Harnessing this vast data pool necessitates advanced processing capabilities. The integration of Artificial Intelligence (AI) and machine learning will be critical in transforming raw data into actionable intelligence, enabling faster and more informed decision-making. This transition will mark the shift towards data-centric and intelligent warfare, where the strategic advantage lies in the ability to process information swiftly and decisively. The discourse on the nature of war is incomplete without referencing Clausewitz, who famously stated, “War is a continuation of policy by other means.” This assertion offers two key insights. Firstly, warfare is inherently finite, commencing when political avenues are exhausted and concluding when negotiations resume. Secondly, entering a war is fundamentally a rational decision, reached after thorough deliberation and consideration of political alternatives.
However, contemporary warfare increasingly defies these traditional parameters. Terrorism, for example, is characterised by its irrational and perpetual nature, lacking definitive beginnings or conclusions.
Similarly, grey-zone conflicts operate below conventional war thresholds, avoiding direct escalation while fostering prolonged and ambiguous confrontations. These forms of conflict challenge the Clausewitzian model, introducing complex, undefined parameters that complicate strategic calculations.
Despite these evolving dynamics, conventional warfare remains a persistent reality. Modern conflict operates along a continuum that encompasses competition, crisis, combat, and resolution. This continuum is complex and fluid, as illustrated by recent conflicts in Gaza. Israel’s engagement with Hamas represents a conventional conflict, while parallel engagements with the Houthis and Iran reflect less conventional forms of warfare, each distinct yet occurring concurrently.

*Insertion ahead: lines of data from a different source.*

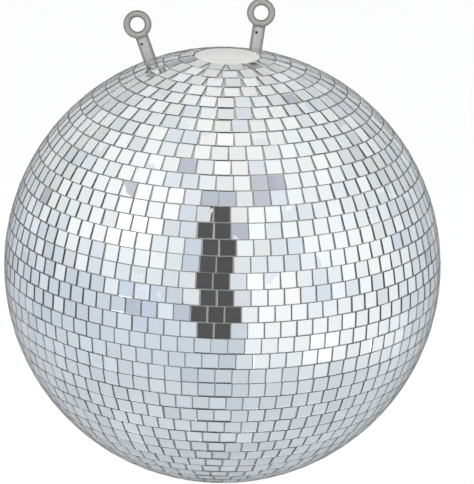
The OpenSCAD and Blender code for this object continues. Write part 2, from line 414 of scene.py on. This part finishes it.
def glassFibreMaterial():
    material, tree, shader = newMaterial("glassFibre")
    place = objectPlace(tree)
    stretched = addNode(tree, "ShaderNodeMapping", {"Vector": place, "Scale": (1.0, 1.0, 6.0)}).outputs[0]
    strands = addNode(tree, "ShaderNodeTexVoronoi", {"Vector": stretched, "Scale": 90.0},
                      feature="DISTANCE_TO_EDGE").outputs["Distance"]
    thread = rampNode(tree, strands, [(0.0, 1.0), (0.12, 0.0)])
    grain = placeGroup(tree, fineGrain, Place=place, Size=60.0, Contrast=0.6)
    base = mixColours(tree, grain["Mask"], (0.55, 0.53, 0.42), (0.68, 0.66, 0.56))
    tree.links.new(mixColours(tree, mathNode(tree, "MULTIPLY", thread, 0.4), base, (0.80, 0.80, 0.74)),
                   shader.inputs["Base Color"])
    shader.inputs["Roughness"].default_value = 0.45
    setBump(tree, shader, thread, 0.0002)
    return material


def blackScrewMaterial():
    material, tree, shader = newMaterial("blackOxide")
    grain = placeGroup(tree, fineGrain, Place=objectPlace(tree), Size=900.0, Contrast=0.6)
    tree.links.new(mixColours(tree, grain["Mask"], (0.010, 0.010, 0.010), (0.035, 0.034, 0.033)),
                   shader.inputs["Base Color"])
    tree.links.new(mathNode(tree, "MULTIPLY_ADD", grain["Mask"], 0.2, 0.3), shader.inputs["Roughness"])
    shader.inputs["Metallic"].default_value = 0.8
    return material


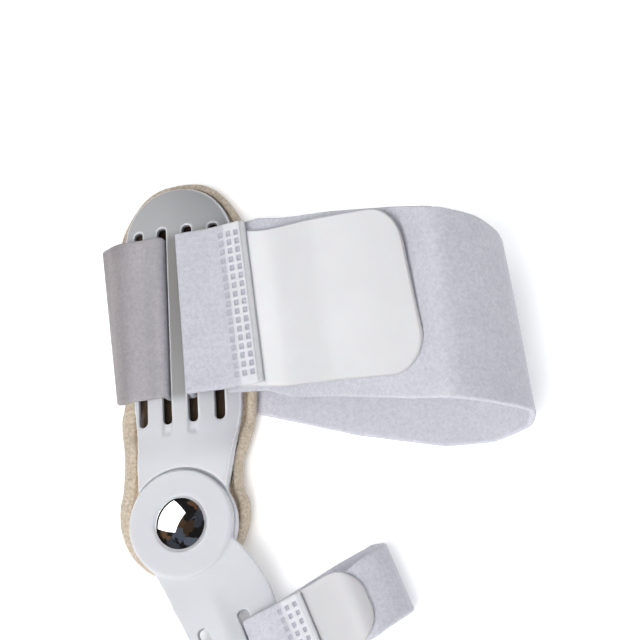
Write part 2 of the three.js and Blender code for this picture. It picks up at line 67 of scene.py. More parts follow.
footPlate = {
    "thickness": 2.5, "half": 17.4, "reach": 106.5, "crown": 50, "neckRise": 1.6, "heelFall": 3,
    "slots": 4, "slotWidth": 2.9, "slotPitch": 8.1, "slotStart": 31, "slotLength": 62.2,
    "knuckle": 16.6, "recess": 16.9, "bore": 2.7,
    "voxel": 0.42, "softening": 5,
    "palest": 0.70, "heelShadeTone": 0.40,  # painted shade, the tone falls off towards the heel
    "grooveSlots": (1, 2), "grooveLength": 4.4, "grooveDepth": 0.6,  # shallow grooves run on past two slots
    "notchAngle": 118, "notchWidth": 0.8,  # moulding notch in the rim round the hub
    "sides": (  # at is a share of reach, left and right are shares of half
        ("at", "left", "right"),
        (0.1, 0.77, 0.81), (0.14, 0.77, 0.87), (0.22, 0.79, 0.96), (0.32, 0.86, 1.05), (0.5, 0.95, 1.05),
        (0.72, 0.98, 1.03), (0.86, 0.97, 1.01), (0.92, 0.84, 0.87), (0.97, 0.58, 0.6), (0.995, 0.24, 0.26),
    ),
}

toePlate = {
    "turn": 20, "thickness": 2.5, "half": 14, "reach": 72, "crown": 50, "fall": 1.8,
    "slotWidth": 3.4, "slotSpread": 13.2, "slotStart": 30.4, "slotLength": 26.9,
    "disc": 16.1, "chamfer": 0.7, "seat": 8.3, "seatDepth": 0.8, "bore": 2.7, "armClear": 17.2,
    "voxel": 0.4, "softening": 5, "spineRise": 0.9, "spineHalf": 3.6,
    "sides": (
        ("at", "left", "right"),
        (0.12, 0.96, 0.86), (0.16, 0.92, 0.95), (0.23, 0.87, 1.09), (0.3, 0.84, 1.18), (0.38, 0.82, 1.2),
        (0.46, 0.81, 1.14), (0.6, 0.81, 1.04), (0.78, 0.79, 0.96), (0.89, 0.65, 0.78), (0.96, 0.38, 0.5),
        (0.995, 0.08, 0.18),
    ),
}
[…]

Given this complexity, it is evident that technological advancement alone is insufficient to ensure success in future conflicts. While technology is a critical enabler, victory will ultimately depend on the development of innovative concepts, adaptive doctrines, and resilient organisational structures. It will require the establishment of new cultural norms and operational processes that align with the demands of modern and future warfare. In essence, while technology forms a crucial part of the solution, it must be integrated within a broader framework of strategic and organisational evolution to achieve enduring success.